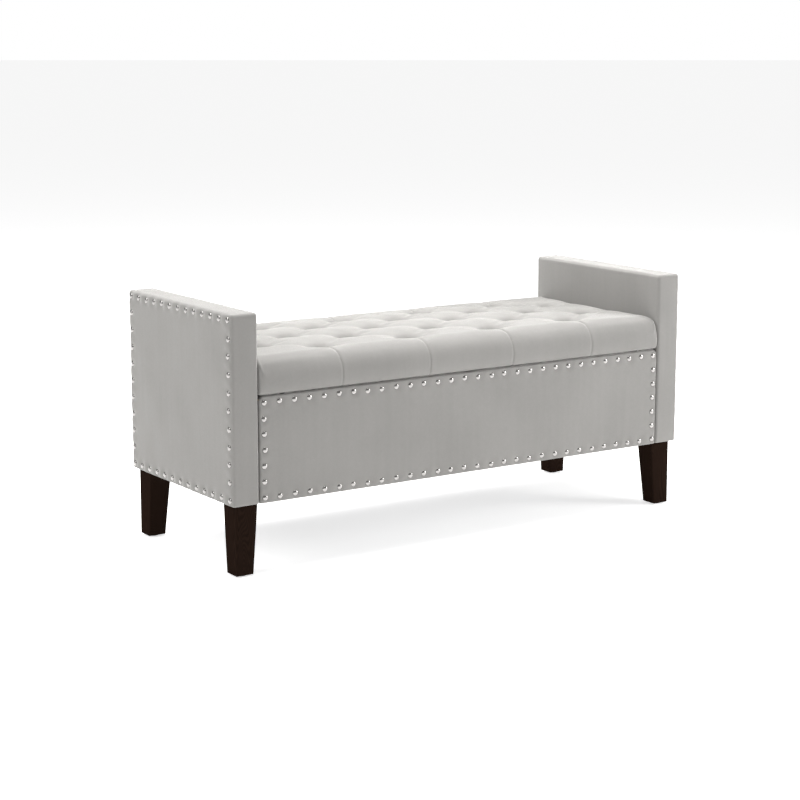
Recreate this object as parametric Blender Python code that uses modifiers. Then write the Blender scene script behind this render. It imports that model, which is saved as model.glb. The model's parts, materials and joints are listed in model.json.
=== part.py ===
"""An upholstered storage bench with two raised arms and a tufted seat that is a hinged lid.

Metres, +Z up. The origin is on the floor under the middle of the bench, +X runs along its
length to the right and -Y is its front. The seat is shown shut.
"""

from math import asin, cos, hypot, pi, radians, sin

import bmesh
import bpy
from mathutils import Matrix, Vector

# Overall size, over the nail heads, and the two heights that divide it.
WIDTH = 1.2192
DEPTH = 0.4699
HEIGHT = 0.5588
SEAT_HEIGHT = 0.4572
LEG_HEIGHT = 0.155

# Clearances.
GAP = 0.0003
LID_SIDE_GAP = 0.0015

# Arms.
ARM_THICKNESS = 0.0635
COVER = 0.004
COVER_RADIUS = 0.004
ARM_SKIN = 0.009
RAIL = 0.045

# Front and back panels, and the floor of the box.
PANEL_HEIGHT = 0.227
BOARD = 0.015
LINING = 0.0015
BACK_RECESS = 0.008
BATTEN = 0.025
FLOOR_BOARD = 0.009
DUST_COVER = 0.001

# Lid.
LID_BOARD = 0.012
LID_WRAP = 0.006
CUSHION_RADIUS = 0.012
CUSHION_CROWN = 0.012
BUMPER_RADIUS = 0.006
BUMPER_INSET = 0.060

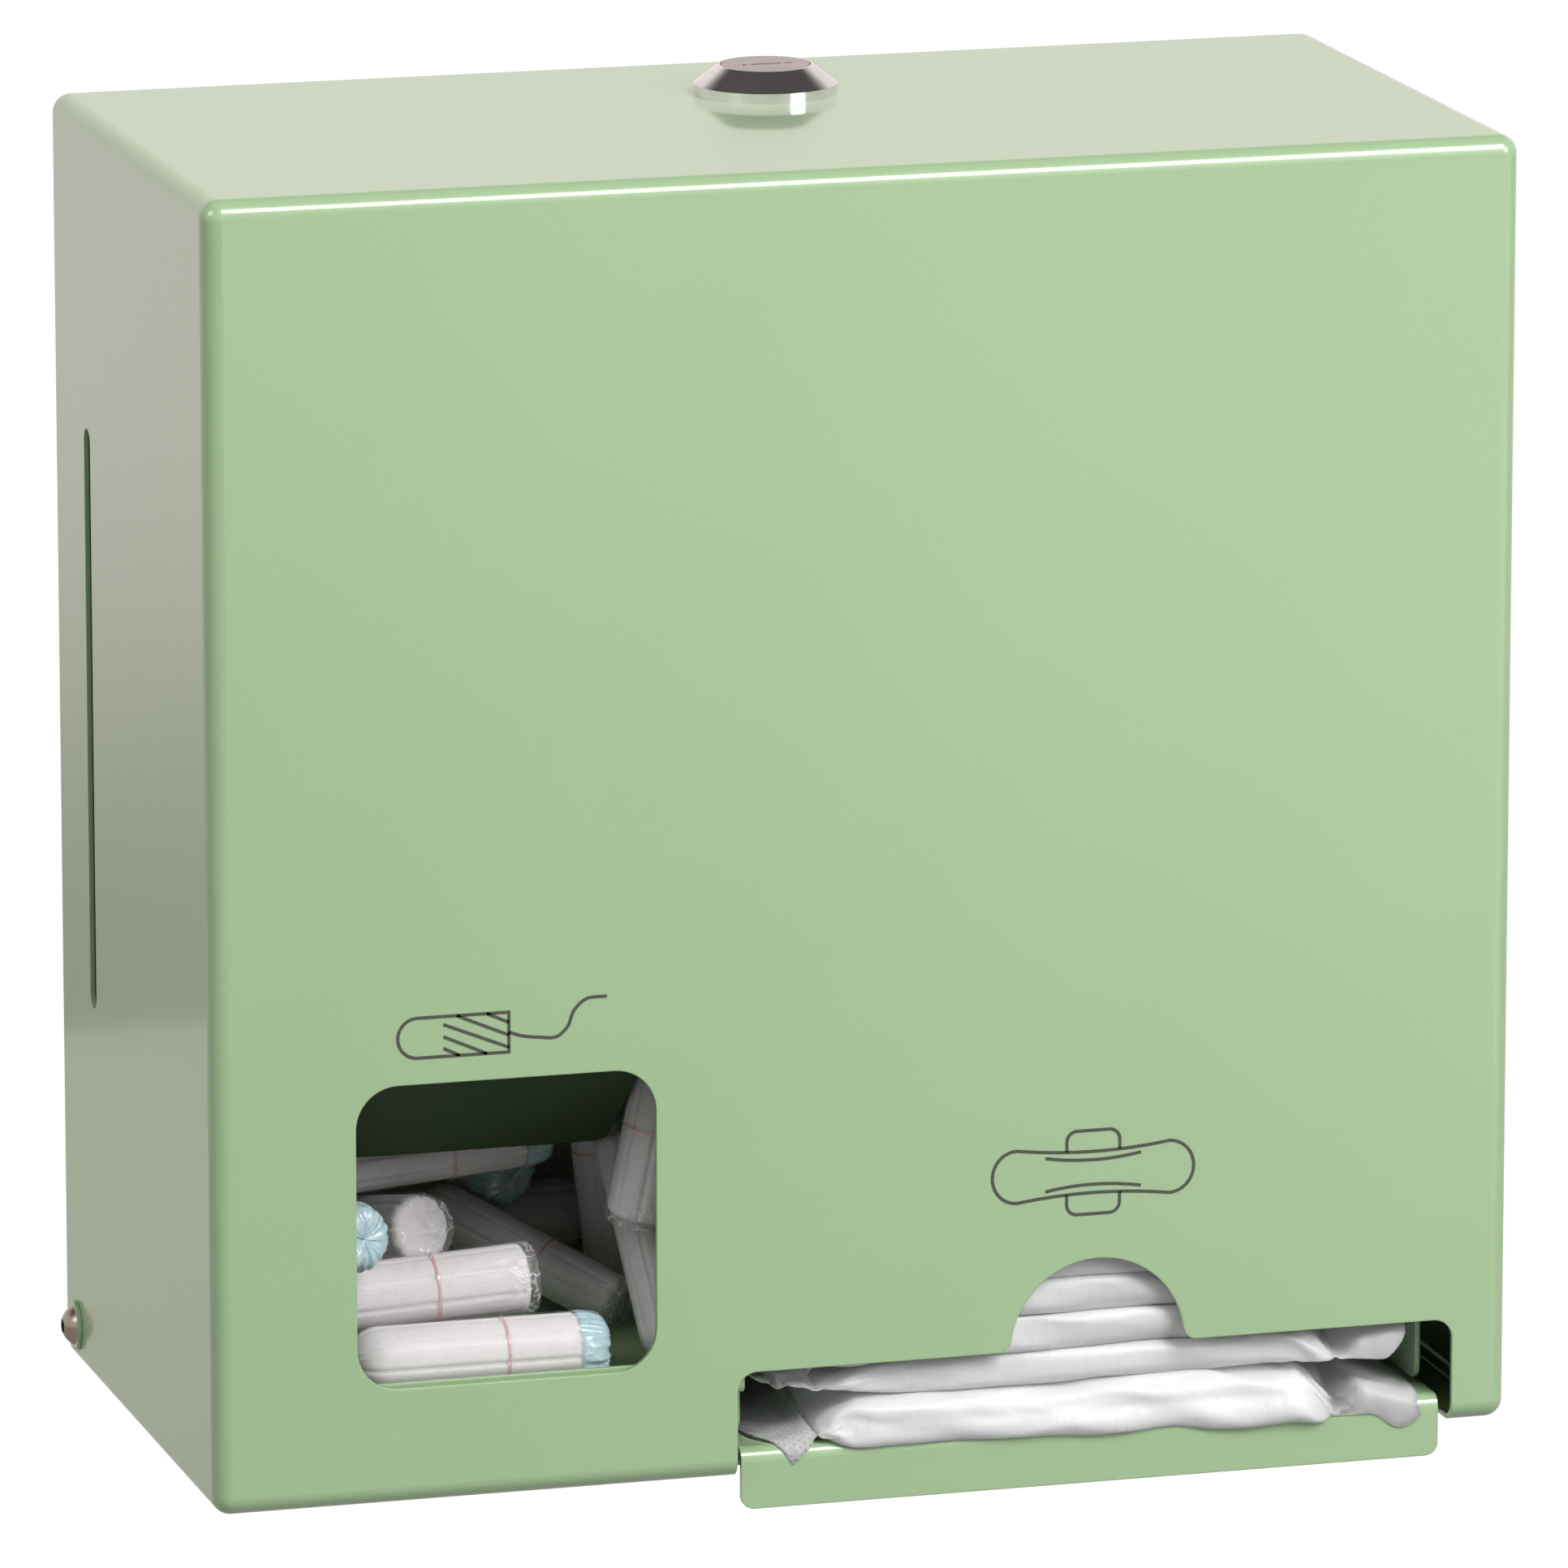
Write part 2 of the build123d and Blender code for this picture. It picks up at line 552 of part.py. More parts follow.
def at_lock(section, start, end):
    """Plan section, drawn about the lock's axis, from one z to another."""
    return Pos(LOCK_X, LOCK_Y, start) * extrude(section, amount=end - start)


def make_lock_body():
    top = COVER_TOP_Z + LOCK_H
    rim = COVER_TOP_Z + LOCK_RIM_H
    rim_part = rod_z(LOCK_FLANGE_R, LOCK_X, LOCK_Y, COVER_TOP_Z, rim)
    cone = Pos(LOCK_X, LOCK_Y, (rim + top) / 2) * Cone(LOCK_FLANGE_R, LOCK_TOP_R, top - rim)
    barrel = at_lock(barrel_section(0), BARREL_END_Z, COVER_TOP_Z)
    recess = rod_z(LOCK_FACE_R + LOCK_FACE_FIT, LOCK_X, LOCK_Y, top - LOCK_FACE_T, top + OVERRUN)
    bore = rod_z(PLUG_R + PLUG_FIT, LOCK_X, LOCK_Y, BARREL_END_Z - OVERRUN, top)
    return rim_part + cone + barrel - recess - bore


def make_lock_plug():
    top = COVER_TOP_Z + LOCK_H
    face = rod_z(LOCK_FACE_R, LOCK_X, LOCK_Y, top - LOCK_FACE_T + TURN_PLAY, top)
    shank = rod_z(PLUG_R, LOCK_X, LOCK_Y, CAM_TOP_Z, top - LOCK_FACE_T / 2)
    tail = at_lock(Rectangle(TAIL_AF, TAIL_AF), CAM_FOOT_Z + CAM_GAP, CAM_TOP_Z)
    keyway = at_lock(Rectangle(KEY_SLOT_L, KEY_SLOT_W), top - KEY_SLOT_DEPTH, top + OVERRUN)
    hole_r = CAM_SCREW_R + THREAD_FIT
    screw_hole = rod_z(hole_r, LOCK_X, LOCK_Y, CAM_FOOT_Z - OVERRUN, CAM_FOOT_Z + CAM_SCREW_L)
    plug = face + shank + tail - keyway - screw_hole
    for x in (LOCK_X - DIMPLE_OFFSET, LOCK_X + DIMPLE_OFFSET):
        plug -= rod_z(DIMPLE_R, x, LOCK_Y, top - DIMPLE_DEPTH, top + OVERRUN)
    return plug


def make_lock_nut():
    top = COVER_TOP_Z - COVER_SHEET - LOCK_WASHER_T
    foot = top - LOCK_NUT_T
    nut = at_lock(RegularPolygon(LOCK_NUT_AF / 2, 6, major_radius=False), foot, top)
    return nut - rod_z(BARREL_R + THREAD_FIT, LOCK_X, LOCK_Y, foot - OVERRUN, top + OVERRUN)


def make_lock_washer():
    top = COVER_TOP_Z - COVER_SHEET
    foot = top - LOCK_WASHER_T
    ring = rod_z(LOCK_WASHER_R, LOCK_X, LOCK_Y, foot, top)
    return ring - rod_z(BARREL_R + BARREL_FIT, LOCK_X, LOCK_Y, foot - OVERRUN, top + OVERRUN)


def make_lock_cam():
    """Flat arm with round ends; unlocked it points at the wall."""
    arm = Pos(0, (CAM_REACH - CAM_W / 2) / 2) * Rot(0, 0, 90) * SlotOverall(CAM_REACH + CAM_W / 2, CAM_W)
    square = Rectangle(TAIL_AF + CAM_FIT, TAIL_AF + CAM_FIT)
    return at_lock(arm - square, CAM_FOOT_Z, CAM_TOP_Z)


def make_cam_screw():
    shank = rod_z(CAM_SCREW_R, LOCK_X, LOCK_Y, CAM_FOOT_Z, CAM_FOOT_Z + CAM_SCREW_L)
    head_foot = CAM_FOOT_Z - CAM_HEAD_H
    head = rod_z(CAM_HEAD_R, LOCK_X, LOCK_Y, head_foot, CAM_FOOT_Z)
    across_head = Rectangle(2 * (CAM_HEAD_R + OVERRUN), CAM_SLOT_W)
    return head + shank - at_lock(across_head, head_foot - OVERRUN, head_foot + CAM_SLOT_DEPTH)


# Contents

def pad_section(x, depth, thickness):
    """Across the pad: flat above and below, with the folded front and rear edges bulging out."""
    bulge = PAD_EDGE_SHARE * thickness
    y, z = depth / 2 - bulge, thickness / 2
    outline = [Line((-y, z), (y, z)), ThreePointArc((y, z), (y + bulge, 0), (y, -z)),
               Line((y, -z), (-y, -z)), ThreePointArc((-y, -z), (-y - bulge, 0), (-y, z))]
    return Pos(x, 0, 0) * (Plane.YZ * make_face(outline))


def make_pad(thickness, foot_z):
    """A wrapped pad: a soft crown that thins out to a crimped seam at each end."""
    sections = []
    for place, crown, spread in PAD_SECTION_SHARES:
        sections.append((place * PAD_L / 2, spread * PAD_D, CRIMP_T + crown * (thickness - CRIMP_T)))
    row = [(-x, d, t) for x, d, t in sections] + sections[::-1]
    pad = loft([pad_section(*section).face() for section in row], ruled=True)
    middle_y = FRONT_Y + PAD_SETBACK + PAD_D / 2
    return Pos(MAGAZINE_X, middle_y, foot_z + thickness / 2) * pad


def make_tampon(diameter, length):
    """Turned along X: a domed tip, a straight body, and a foil end gathered to a neck."""
    r = diameter / 2
    tip, tail = -length / 2, length / 2
    tip_x = tip + TIP_SHARE * r
    body_x = tail - FOIL_L
    neck_r = FOIL_NECK_SHARE * r
    side = [(tip_x, r), (body_x, r), (body_x + FOIL_L / 2, neck_r), (tail, FOIL_END_SHARE * neck_r)]
    outline = make_face([cap(tip_x, tip, r), Polyline(*side, (tail, 0), (tip, 0))])
    return revolve(outline, Axis.X)


# Middle of each tampon: along the hopper from its side wall, as a share of its width, then back from the
# bin's lip and up from the bin's floor, in diameters of the larger size. Heading and tilt in degrees.
HEAP_SHARES = (
    (0.492, 0.52, 0.62, 0.0, 0.0, "large"),
    (0.378, 1.24, 1.37, 0.0, 3.0, "large"),
    (0.312, 2.20, 0.93, 0.0, 0.0, "large"),
    (0.354, 3.53, 1.69, -68.0, 12.0, "large"),
    (0.480, 3.11, 2.90, 0.0, 5.0, "large"),
    (0.165, 1.76, 2.30, -66.0, 5.0, "large"),
    (0.618, 4.85, 1.38, 0.0, 0.0, "large"),
    (0.579, 5.37, 2.54, -64.0, -11.0, "large"),
    (0.678, 3.08, 1.30, -42.0, -21.0, "slim"),
    (0.869, 1.60, 1.71, 100.0, 59.0, "slim"),
    (0.848, 3.41, 2.34, -144.0, 80.0, "slim"),
    (0.878, 0.96, 3.94, 154.0, -79.0, "large"),
    (0.840, 6.00, 2.80, -127.0, 82.0, "slim"),
)


def make_heap():
    sizes = {"large": (TAMPON_D, TAMPON_L), "slim": (SLIM_D, SLIM_L)}
    heap = []
    for along, back, up, heading, tilt, size in HEAP_SHARES:
        corner = Pos(HOPPER_LEFT_X, BIN_LIP_Y, level(BIN_FLOOR))
        place = corner * Pos(along * HOPPER_W, back * TAMPON_D, up * TAMPON_D)
        heap.append(place * Rot(0, 0, heading) * Rot(0, -tilt, 0) * make_tampon(*sizes[size]))
    return heap


def export(shape, name):
    shape.label = name
    export_step(shape, f"parts/{name}.step")


def main():
    os.makedirs("parts", exist_ok=True)
    flush = bed_rivets() + side_rivets()
    domed = flange_rivets()
    sheets = {
        "back_plate": make_back_plate(),
        "pad_channel": make_pad_channel(),
        "pad_tray": make_pad_tray(),
        "hopper_side": make_hopper_side(),
        "hopper_front": make_hopper_front(),
        "hopper_floor": make_hopper_floor(),
        "lock_strike": make_strike(),
    }
    for name, sheet in sheets.items():
        for fastener in flush + domed:
            sheet -= fastener
        export(sheet, name)
    export(Compound(children=flush), "flush_rivets")
    export(Compound(children=domed), "domed_rivets")
    export(make_cover(), "cover")
    export(both_sides(make_hinge_screw()), "hinge_screws")
    export(both_sides(make_hinge_washer()), "hinge_washers")
    export(both_sides(make_rivet_nut()), "rivet_nuts")
    export(make_lock_body(), "lock_body")
    export(make_lock_plug(), "lock_plug")
    export(make_lock_nut(), "lock_nut")
    export(make_lock_washer(), "lock_washer")
    export(make_lock_cam(), "lock_cam")
    export(make_cam_screw(), "cam_screw")
    foot = level(TRAY_FLOOR) + PAD_GAP
    for number in range(1, PAD_COUNT + 1):
        thickness = FIRST_PAD_T if number == 1 else PAD_T
        export(make_pad(thickness, foot), f"pad_{number:02d}")
        foot += thickness + PAD_GAP
    for number, tampon in enumerate(make_heap(), start=1):
        export(tampon, f"tampon_{number:02d}")


main()
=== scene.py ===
"""The looks of a wall dispenser for wrapped pads and tampons.

The cover, its liner, the lock and the fasteners keep their solid shapes and get their finishes.
The wrapped pads, the wrapped tampons and the two line drawings on the front are surfaces made here.
Lengths are metres, +Z is up, and the front of the dispenser faces -Y.
"""
import math

import bpy
import numpy as np
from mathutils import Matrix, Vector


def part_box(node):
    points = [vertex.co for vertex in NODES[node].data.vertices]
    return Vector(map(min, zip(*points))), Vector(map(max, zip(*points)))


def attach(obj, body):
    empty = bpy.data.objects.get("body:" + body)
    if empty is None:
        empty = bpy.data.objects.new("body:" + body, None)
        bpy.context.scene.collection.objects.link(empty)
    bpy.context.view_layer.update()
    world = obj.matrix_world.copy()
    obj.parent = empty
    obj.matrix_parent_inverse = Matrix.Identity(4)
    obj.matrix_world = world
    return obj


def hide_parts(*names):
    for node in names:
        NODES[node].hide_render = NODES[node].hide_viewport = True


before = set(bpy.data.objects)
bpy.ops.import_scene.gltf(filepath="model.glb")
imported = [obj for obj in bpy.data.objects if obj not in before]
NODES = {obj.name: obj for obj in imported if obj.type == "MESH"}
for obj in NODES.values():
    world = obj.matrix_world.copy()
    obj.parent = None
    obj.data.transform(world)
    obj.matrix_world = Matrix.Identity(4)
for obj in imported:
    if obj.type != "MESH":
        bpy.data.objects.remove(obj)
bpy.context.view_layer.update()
FRONT_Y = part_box("cover")[0].y
FOOT_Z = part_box("cover")[0].z
MM = 0.001

bl_info = {
    "name": "Pad and tampon dispenser",
    "version": (1, 0, 0),
    "blender": (4, 5, 0),
    "location": "View3D > Sidebar > Dispenser",
    "description": "Finishes, wrapped goods and line drawings of a wall dispenser",
    "category": "Object",
}


# Settings


class FinishSettings(bpy.types.PropertyGroup):
    coat: bpy.props.FloatVectorProperty(
        name="Powder coat", description="Colour of the coated steel", subtype="COLOR",
        default=(0.375, 0.545, 0.305), min=0, max=1)
    coat_gloss: bpy.props.FloatProperty(
        name="Coat roughness", description="Roughness under the coat's clear skin",
        default=0.32, min=0, max=1, subtype="FACTOR")
    chrome: bpy.props.FloatVectorProperty(
        name="Chrome", description="Colour of the lock's plating", subtype="COLOR",
        default=(0.80, 0.80, 0.80), min=0, max=1)
    nickel: bpy.props.FloatVectorProperty(
        name="Nickel", description="Colour of the lock's satin plug", subtype="COLOR",
        default=(0.58, 0.51, 0.52), min=0, max=1)
    steel: bpy.props.FloatVectorProperty(
        name="Stainless steel", description="Colour of the hinge screws", subtype="COLOR",
        default=(0.40, 0.34, 0.29), min=0, max=1)
    zinc: bpy.props.FloatVectorProperty(
        name="Zinc plate", description="Colour of the hidden fasteners", subtype="COLOR",
        default=(0.60, 0.61, 0.62), min=0, max=1)
    ink: bpy.props.FloatVectorProperty(
        name="Ink", description="Colour of the line drawings", subtype="COLOR",
        default=(0.058, 0.066, 0.048), min=0, max=1)


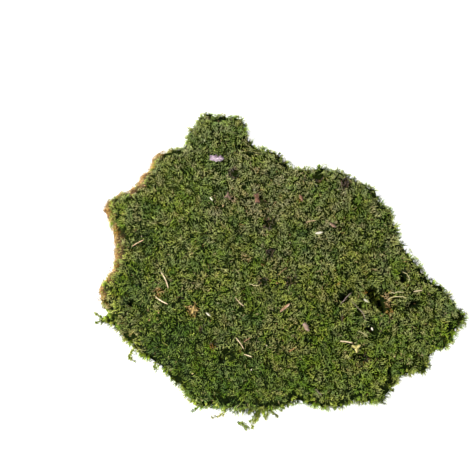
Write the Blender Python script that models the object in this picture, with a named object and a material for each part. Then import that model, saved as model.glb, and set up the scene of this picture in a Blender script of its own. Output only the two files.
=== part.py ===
"""A torn sheet of woodland moss lying flat, with the forest litter caught on it.

Metres, +Z up. The sheet rests on z = 0, and the origin is on the ground under the middle of its
bounding box. +X runs along its length, and +Y points away from the side it is seen from.
"""

import math
import random

import bmesh
import bpy
import numpy as np
from mathutils import Vector, noise
from mathutils.bvhtree import BVHTree
from mathutils.geometry import delaunay_2d_cdt

MM = 0.001

# Driving dimensions of the sheet
SHEET_LENGTH = 345 * MM
SHEET_THICKNESS = 23 * MM
EDGE_HEIGHT = 9 * MM
EDGE_ROLL = 14 * MM
UNDERCUT = 2.4 * MM

# Relief of its top, each as a height and the width over which it repeats
SWELL_HEIGHT = 2.6 * MM
SWELL_WIDTH = 95 * MM
CUSHION_HEIGHT = 4.2 * MM
CUSHION_WIDTH = 23 * MM
TUFT_HEIGHT = 1.3 * MM
TUFT_WIDTH = 9 * MM
EDGE_TUFT_REACH = 2.6 * MM

# The torn side, where the sheet was ripped: it leans outward and has no rolled edge
TORN_FACING = math.radians(157)
TORN_EDGE_HEIGHT = 4 * MM
TORN_SLOPE = 7.5 * MM
TORN_UNDERCUT = 0.8 * MM
TORN_ENDS_AT_X = -45 * MM

# Facet sizes
EDGE_STEP = 4.4 * MM
RIM_INSETS = (2.6 * MM, 6.0 * MM, 10.0 * MM)
RIM_SPACING = 3.9 * MM
TOP_SPACING = 5.8 * MM
PIT_SPACING = 1.5 * MM
PIT_RINGS = ((0.2, 5), (0.85, 11), (1.45, 13))

# Litter rests on the moss with this gap
REST_GAP = 0.4 * MM

# The view that places are read from: pixel columns of the sheet's ends, and the steep look down
PHOTO_MIDDLE_PX = 235
SHEET_LEFT_PX = 98
SHEET_RIGHT_PX = 465
VIEW_ELEVATION = math.radians(75)
VIEW_HALF_WIDTH = 0.2118
METRES_PER_PX = SHEET_LENGTH / (SHEET_RIGHT_PX - SHEET_LEFT_PX)
VIEW_DISTANCE = METRES_PER_PX * PHOTO_MIDDLE_PX / VIEW_HALF_WIDTH

# The sheet's outline in pixels, anticlockwise from the notch on its left side
OUTLINE_PX = [
    (116, 234), (116, 259), (113, 269), (108, 277), (101, 283), (100, 290), (102, 301), (106, 312),
    (98, 320), (111, 325), (119, 332), (124, 341), (135, 346), (140, 354), (158, 363), (186, 393),
    (191, 401), (200, 407), (212, 405), (224, 408), (240, 410), (250, 410), (252, 418), (255, 425),
    (259, 418), (261, 411), (281, 408), (296, 400), (311, 406), (325, 408), (338, 407), (358, 401),
    (372, 403), (383, 401), (401, 375), (423, 371), (430, 366), (428, 358), (436, 350), (447, 348),
    (457, 329), (465, 323), (464, 315), (449, 297), (443, 287), (430, 281), (421, 272), (416, 263),
    (400, 244), (390, 209), (381, 203), (373, 189), (350, 177), (324, 168), (303, 170), (292, 169),
    (284, 163), (278, 154), (270, 150), (260, 150), (252, 146), (247, 136), (243, 123), (236, 116),
    (225, 117), (203, 114), (197, 124), (188, 134), (182, 147), (170, 151), (159, 152), (153, 161),
    (150, 169), (134, 188), (130, 191), (114, 196), (105, 209),
]

# Pits and clefts: both ends in pixels, then half width and depth
PITS = [
    ((374, 294), (381, 307), 4.6 * MM, 15 * MM),
    ((401, 275), (404, 279), 3.4 * MM, 10 * MM),
    ((344, 301), (350, 294), 3.0 * MM, 7 * MM),
    ((369, 328), (373, 330), 3.2 * MM, 7 * MM),
    ((407, 306), (416, 302), 3.2 * MM, 6 * MM),
    ((390, 370), (391, 383), 3.2 * MM, 7 * MM),
    ((222, 360), (233, 350), 3.4 * MM, 4.5 * MM),
    ((243, 146), (254, 151), 4.2 * MM, 6 * MM),
    ((130, 303), (141, 309), 3.4 * MM, 4 * MM),
    ((268, 360), (271, 371), 3.2 * MM, 4 * MM),
    ((354, 357), (366, 353), 3.4 * MM, 4 * MM),
    ((265, 220), (275, 224), 3.6 * MM, 4 * MM),
]

# Thin fringes of the edge that lie down on the ground: middle in pixels, reach and share left
DROOPS = [
    ((256, 421), 13 * MM, 0.3),
    ((101, 319), 11 * MM, 0.45),
    ((428, 366), 13 * MM, 0.6),
    ((461, 322), 12 * MM, 0.75),
]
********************
**What needs to be done:** Out of the data above, set down the lines from the one with "foot += thickness + PAD_GAP" to the one with "points = [vertex.co", both included, exactly as written and with no additions.

**Reply:**
        foot += thickness + PAD_GAP
    for number, tampon in enumerate(make_heap(), start=1):
        export(tampon, f"tampon_{number:02d}")


main()
=== scene.py ===
"""The looks of a wall dispenser for wrapped pads and tampons.

The cover, its liner, the lock and the fasteners keep their solid shapes and get their finishes.
The wrapped pads, the wrapped tampons and the two line drawings on the front are surfaces made here.
Lengths are metres, +Z is up, and the front of the dispenser faces -Y.
"""
import math

import bpy
import numpy as np
from mathutils import Matrix, Vector


def part_box(node):
    points = [vertex.co for vertex in NODES[node].data.vertices]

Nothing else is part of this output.